• _What is needed_
Copy every line that holds "behaviour".

• _Data lines_

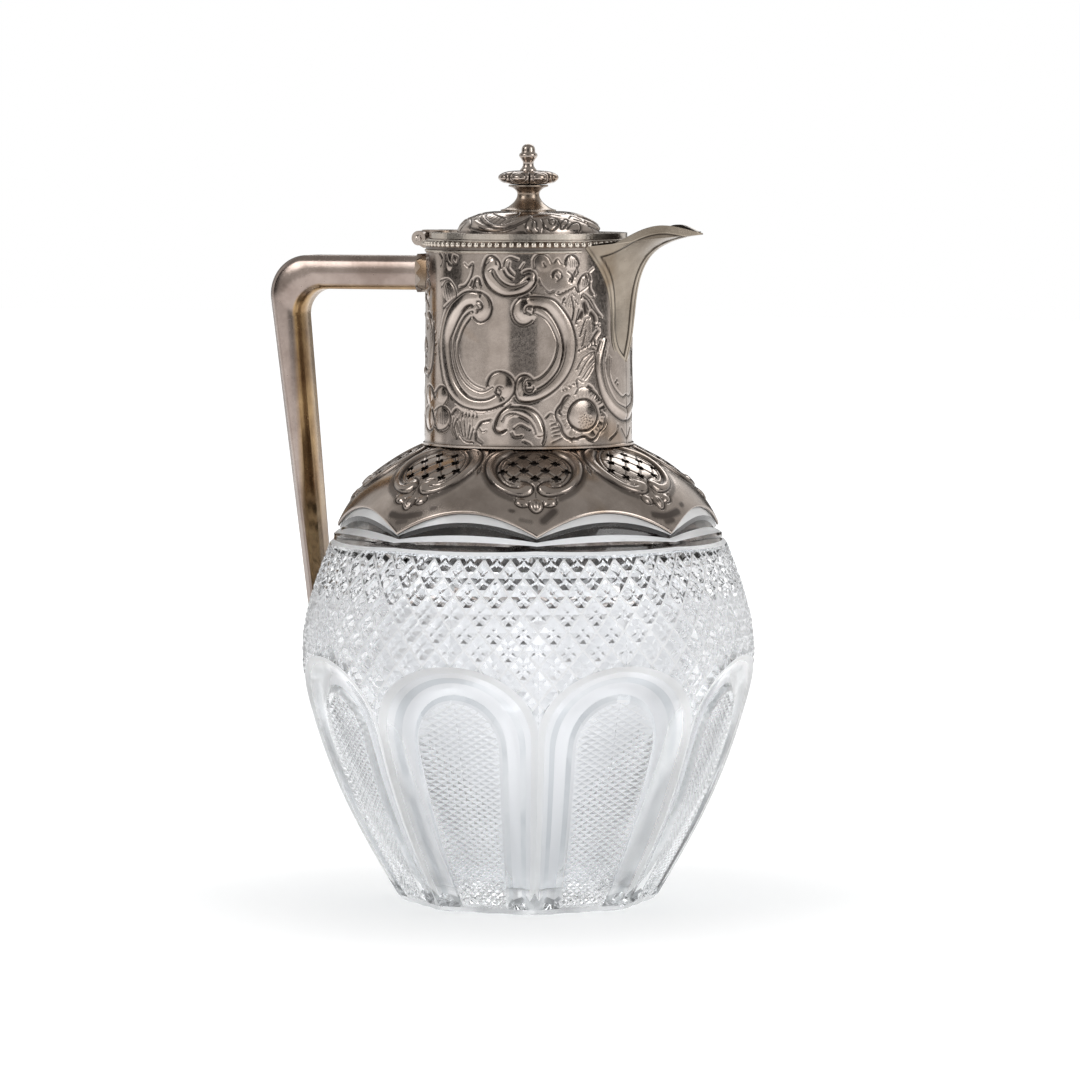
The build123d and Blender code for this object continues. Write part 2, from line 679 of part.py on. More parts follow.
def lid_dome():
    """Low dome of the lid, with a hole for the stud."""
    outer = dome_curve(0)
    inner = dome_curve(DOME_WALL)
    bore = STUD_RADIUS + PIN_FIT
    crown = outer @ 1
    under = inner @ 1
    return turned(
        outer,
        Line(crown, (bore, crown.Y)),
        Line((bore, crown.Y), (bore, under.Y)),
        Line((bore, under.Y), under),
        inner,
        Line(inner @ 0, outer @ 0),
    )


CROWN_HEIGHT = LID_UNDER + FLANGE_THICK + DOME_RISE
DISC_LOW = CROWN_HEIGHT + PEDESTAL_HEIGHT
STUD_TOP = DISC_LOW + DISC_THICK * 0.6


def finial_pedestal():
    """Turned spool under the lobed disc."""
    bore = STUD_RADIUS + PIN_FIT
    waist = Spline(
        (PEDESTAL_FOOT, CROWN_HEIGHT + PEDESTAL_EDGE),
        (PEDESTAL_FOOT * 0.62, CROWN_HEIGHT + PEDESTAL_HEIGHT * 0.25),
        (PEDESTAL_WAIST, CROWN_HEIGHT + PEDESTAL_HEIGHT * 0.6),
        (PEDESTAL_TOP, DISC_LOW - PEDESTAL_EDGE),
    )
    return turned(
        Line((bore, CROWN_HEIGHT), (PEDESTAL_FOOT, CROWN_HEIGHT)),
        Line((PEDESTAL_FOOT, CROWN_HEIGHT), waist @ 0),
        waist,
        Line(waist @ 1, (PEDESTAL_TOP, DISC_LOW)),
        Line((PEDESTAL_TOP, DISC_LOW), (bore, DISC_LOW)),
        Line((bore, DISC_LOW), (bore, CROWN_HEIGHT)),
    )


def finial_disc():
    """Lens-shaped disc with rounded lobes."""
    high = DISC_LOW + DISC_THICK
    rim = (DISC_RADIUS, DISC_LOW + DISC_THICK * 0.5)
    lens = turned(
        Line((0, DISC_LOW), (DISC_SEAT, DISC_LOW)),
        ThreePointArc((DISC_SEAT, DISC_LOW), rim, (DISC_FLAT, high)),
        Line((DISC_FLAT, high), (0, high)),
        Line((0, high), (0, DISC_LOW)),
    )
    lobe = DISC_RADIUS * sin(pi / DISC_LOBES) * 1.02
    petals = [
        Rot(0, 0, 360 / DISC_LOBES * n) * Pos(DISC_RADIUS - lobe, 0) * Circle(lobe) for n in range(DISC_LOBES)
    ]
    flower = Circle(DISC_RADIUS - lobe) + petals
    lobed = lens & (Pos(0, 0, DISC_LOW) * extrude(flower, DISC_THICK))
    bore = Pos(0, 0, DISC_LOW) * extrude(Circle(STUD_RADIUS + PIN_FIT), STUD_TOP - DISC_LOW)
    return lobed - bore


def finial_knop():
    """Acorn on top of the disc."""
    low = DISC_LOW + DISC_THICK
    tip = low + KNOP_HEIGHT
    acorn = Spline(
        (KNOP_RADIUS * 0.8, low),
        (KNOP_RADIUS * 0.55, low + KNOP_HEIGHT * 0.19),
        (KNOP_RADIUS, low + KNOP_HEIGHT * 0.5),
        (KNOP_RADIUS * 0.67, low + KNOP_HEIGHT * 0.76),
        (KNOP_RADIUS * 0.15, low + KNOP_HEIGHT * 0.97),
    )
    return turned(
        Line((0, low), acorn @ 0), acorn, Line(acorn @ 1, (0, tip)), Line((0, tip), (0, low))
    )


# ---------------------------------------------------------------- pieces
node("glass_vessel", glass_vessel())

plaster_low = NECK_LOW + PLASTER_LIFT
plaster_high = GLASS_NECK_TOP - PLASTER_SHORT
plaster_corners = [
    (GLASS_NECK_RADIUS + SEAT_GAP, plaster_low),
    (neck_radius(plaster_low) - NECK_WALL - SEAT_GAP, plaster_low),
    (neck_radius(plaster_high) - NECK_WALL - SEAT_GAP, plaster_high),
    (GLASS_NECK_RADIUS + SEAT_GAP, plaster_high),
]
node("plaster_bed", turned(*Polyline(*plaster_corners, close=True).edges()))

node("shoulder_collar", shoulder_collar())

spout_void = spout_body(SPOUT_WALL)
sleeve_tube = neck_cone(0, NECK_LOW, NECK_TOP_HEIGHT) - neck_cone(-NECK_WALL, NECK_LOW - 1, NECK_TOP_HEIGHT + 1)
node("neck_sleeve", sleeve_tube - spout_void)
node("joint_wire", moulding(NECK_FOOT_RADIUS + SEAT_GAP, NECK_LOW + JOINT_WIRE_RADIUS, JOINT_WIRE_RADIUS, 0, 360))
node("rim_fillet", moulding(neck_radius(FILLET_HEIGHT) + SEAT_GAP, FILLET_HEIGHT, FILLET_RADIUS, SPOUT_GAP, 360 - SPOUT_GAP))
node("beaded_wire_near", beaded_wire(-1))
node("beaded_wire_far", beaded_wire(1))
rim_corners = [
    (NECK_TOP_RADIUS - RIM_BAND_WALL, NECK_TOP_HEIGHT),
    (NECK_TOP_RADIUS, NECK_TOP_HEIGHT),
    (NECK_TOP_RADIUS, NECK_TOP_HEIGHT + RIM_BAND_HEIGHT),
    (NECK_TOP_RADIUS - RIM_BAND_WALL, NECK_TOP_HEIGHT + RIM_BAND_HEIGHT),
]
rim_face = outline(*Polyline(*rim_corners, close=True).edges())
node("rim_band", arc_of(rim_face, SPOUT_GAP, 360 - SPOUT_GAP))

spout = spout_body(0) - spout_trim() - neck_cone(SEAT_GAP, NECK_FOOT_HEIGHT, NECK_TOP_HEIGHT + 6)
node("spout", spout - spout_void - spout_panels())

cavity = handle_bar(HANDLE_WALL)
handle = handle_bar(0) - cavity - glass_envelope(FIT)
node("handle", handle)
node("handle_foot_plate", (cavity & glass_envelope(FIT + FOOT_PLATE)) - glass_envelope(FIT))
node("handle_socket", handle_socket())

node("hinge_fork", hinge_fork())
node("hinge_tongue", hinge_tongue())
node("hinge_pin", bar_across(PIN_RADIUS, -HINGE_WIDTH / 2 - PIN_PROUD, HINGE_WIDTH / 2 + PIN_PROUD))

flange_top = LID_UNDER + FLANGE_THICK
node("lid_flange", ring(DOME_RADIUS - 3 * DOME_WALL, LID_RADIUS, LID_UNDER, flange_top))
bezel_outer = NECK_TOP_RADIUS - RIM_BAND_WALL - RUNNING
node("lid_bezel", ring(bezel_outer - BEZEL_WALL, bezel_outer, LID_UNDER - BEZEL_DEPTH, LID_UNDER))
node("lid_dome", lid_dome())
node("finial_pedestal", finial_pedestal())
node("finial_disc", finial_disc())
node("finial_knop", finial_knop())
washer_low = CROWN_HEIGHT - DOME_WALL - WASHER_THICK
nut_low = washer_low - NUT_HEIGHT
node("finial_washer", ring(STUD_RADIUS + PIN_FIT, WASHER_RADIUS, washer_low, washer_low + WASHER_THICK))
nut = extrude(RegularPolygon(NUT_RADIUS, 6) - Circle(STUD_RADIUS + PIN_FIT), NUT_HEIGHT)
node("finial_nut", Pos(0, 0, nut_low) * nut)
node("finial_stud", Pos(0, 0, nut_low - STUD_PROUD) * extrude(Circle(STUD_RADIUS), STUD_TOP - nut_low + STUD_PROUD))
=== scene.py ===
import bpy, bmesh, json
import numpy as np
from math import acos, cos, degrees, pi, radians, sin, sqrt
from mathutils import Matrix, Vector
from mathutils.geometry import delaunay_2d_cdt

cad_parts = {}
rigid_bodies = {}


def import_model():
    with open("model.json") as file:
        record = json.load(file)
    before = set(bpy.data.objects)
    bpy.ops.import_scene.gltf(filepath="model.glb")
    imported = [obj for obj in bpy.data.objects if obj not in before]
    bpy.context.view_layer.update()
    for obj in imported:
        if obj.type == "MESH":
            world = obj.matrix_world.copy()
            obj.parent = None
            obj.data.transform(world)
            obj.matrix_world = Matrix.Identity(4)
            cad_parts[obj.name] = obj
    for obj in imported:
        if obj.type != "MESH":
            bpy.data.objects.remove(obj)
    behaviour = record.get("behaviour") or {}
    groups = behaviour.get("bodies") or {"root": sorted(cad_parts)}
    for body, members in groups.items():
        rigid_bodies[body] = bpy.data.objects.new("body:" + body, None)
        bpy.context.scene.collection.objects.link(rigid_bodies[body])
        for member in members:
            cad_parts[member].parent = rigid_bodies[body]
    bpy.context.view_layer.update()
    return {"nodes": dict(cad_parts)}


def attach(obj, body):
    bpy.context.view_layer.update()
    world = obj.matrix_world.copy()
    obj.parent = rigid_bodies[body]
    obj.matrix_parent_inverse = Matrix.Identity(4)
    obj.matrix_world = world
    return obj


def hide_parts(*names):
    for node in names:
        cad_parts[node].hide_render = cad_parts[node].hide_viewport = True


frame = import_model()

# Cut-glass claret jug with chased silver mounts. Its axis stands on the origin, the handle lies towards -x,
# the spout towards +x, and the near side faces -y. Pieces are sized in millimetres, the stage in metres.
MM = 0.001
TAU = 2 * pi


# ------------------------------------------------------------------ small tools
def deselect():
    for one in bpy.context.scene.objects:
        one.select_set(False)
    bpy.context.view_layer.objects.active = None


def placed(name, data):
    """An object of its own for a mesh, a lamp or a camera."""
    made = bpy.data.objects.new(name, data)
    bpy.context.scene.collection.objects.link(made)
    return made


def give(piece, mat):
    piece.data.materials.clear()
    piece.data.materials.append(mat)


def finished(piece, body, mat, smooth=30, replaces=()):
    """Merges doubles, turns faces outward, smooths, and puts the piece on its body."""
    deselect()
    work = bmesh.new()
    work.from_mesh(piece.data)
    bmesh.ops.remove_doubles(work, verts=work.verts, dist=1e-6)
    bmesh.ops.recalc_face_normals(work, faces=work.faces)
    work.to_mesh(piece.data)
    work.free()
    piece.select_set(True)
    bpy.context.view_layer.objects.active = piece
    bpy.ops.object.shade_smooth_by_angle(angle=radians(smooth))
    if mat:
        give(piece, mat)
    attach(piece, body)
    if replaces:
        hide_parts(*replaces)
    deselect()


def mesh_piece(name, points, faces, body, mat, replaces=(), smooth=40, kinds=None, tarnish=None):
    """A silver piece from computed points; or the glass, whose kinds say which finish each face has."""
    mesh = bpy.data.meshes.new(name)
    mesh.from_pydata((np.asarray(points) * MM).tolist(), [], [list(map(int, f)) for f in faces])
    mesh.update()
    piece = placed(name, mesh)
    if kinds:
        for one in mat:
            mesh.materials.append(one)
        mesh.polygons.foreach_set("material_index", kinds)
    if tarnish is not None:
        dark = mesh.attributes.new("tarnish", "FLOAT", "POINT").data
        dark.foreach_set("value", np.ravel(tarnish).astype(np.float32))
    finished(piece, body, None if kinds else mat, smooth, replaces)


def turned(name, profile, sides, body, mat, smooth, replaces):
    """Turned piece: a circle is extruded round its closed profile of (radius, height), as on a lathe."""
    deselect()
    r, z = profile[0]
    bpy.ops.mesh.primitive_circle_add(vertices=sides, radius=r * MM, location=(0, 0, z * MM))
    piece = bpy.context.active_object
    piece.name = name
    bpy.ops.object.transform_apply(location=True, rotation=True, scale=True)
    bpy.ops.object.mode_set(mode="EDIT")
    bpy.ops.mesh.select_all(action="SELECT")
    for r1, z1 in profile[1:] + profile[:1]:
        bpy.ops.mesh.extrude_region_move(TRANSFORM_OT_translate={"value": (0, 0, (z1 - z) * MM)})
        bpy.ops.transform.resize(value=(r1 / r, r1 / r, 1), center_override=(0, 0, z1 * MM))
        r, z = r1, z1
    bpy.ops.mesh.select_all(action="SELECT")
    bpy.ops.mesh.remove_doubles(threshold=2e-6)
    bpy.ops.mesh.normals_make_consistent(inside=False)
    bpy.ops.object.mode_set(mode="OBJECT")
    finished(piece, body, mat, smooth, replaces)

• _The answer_
    behaviour = record.get("behaviour") or {}
    groups = behaviour.get("bodies") or {"root": sorted(cad_parts)}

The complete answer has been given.